Pastoral Outlook
NPR reports that the Trump administration's immigration approach during its second term uses five coordinated strategies intended to reduce both illegal and legal migration: increased historic funding for immigration enforcement agencies; restricting legal pathways to stay; restructuring immigration courts and related procedures; expanding detention and deportation infrastructure; and implementing policies to limit asylum claims, including turning migrants away before they cross the border. Courts at various levels have responded: some district court rulings have blocked elements of the strategy (for example, arrests inside immigration courts), while higher courts including the Supreme Court have upheld others, such as ending certain TPS designations and allowing preremoval policies at the border. The Supreme Court is also weighing a challenge to an executive order seeking to end birthright citizenship. NPR’s piece is based on over a year of reporting, policy memos, data, and dozens of interviews across multiple states, and describes impacts on agencies, federal workers, migrants, and immigration processes.
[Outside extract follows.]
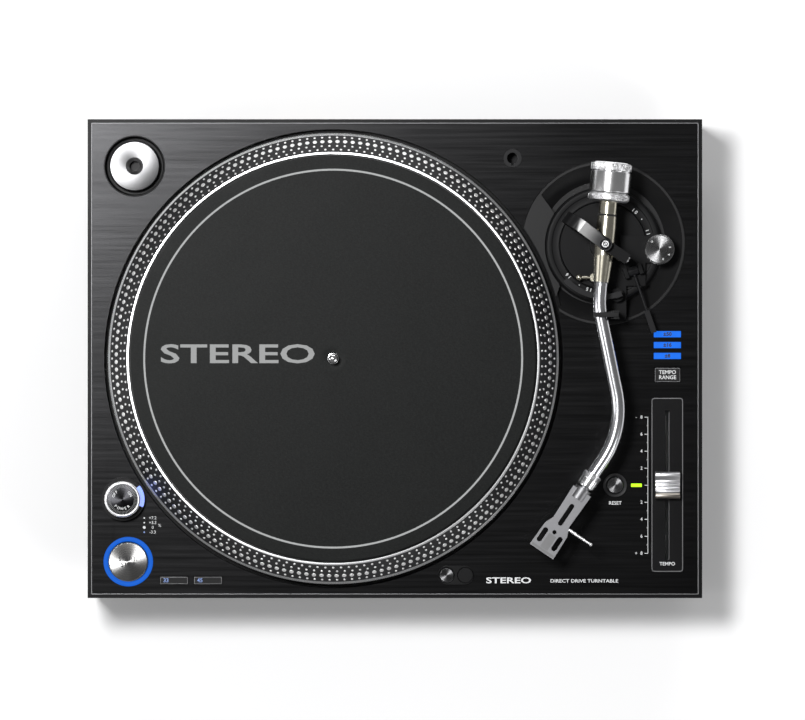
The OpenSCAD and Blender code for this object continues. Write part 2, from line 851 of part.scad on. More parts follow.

From a Christian vantage point, this account raises tensions between legitimate public order and the call to treat strangers with dignity. The reported strategy appears aimed at asserting sovereign control over borders and immigration systems — a responsibility governments hold — but it also narrows legal avenues and increases detention, with concrete harms for vulnerable people and families. The article's framing emphasizes enforcement and institutional change; readers should notice that language like “mass deportations” and the selection of examples can shape perceptions of motive and scale. The legal push-and-pull the piece describes (district courts blocking actions, the Supreme Court upholding others) highlights the importance of institutional checks and the rule of law. Christians are called to attend both to truth (are claims and legal bases accurately represented?) and mercy (how policies affect real people). That means resisting dehumanizing rhetoric, scrutinizing assertions of necessity or inevitability, and holding leaders accountable for both lawful governance and compassion toward migrants, refugees, and families in precarious situations.Thought to Remember
“Loving our neighbor means seeking both justice and mercy for people affected by public policy, especially the most vulnerable.”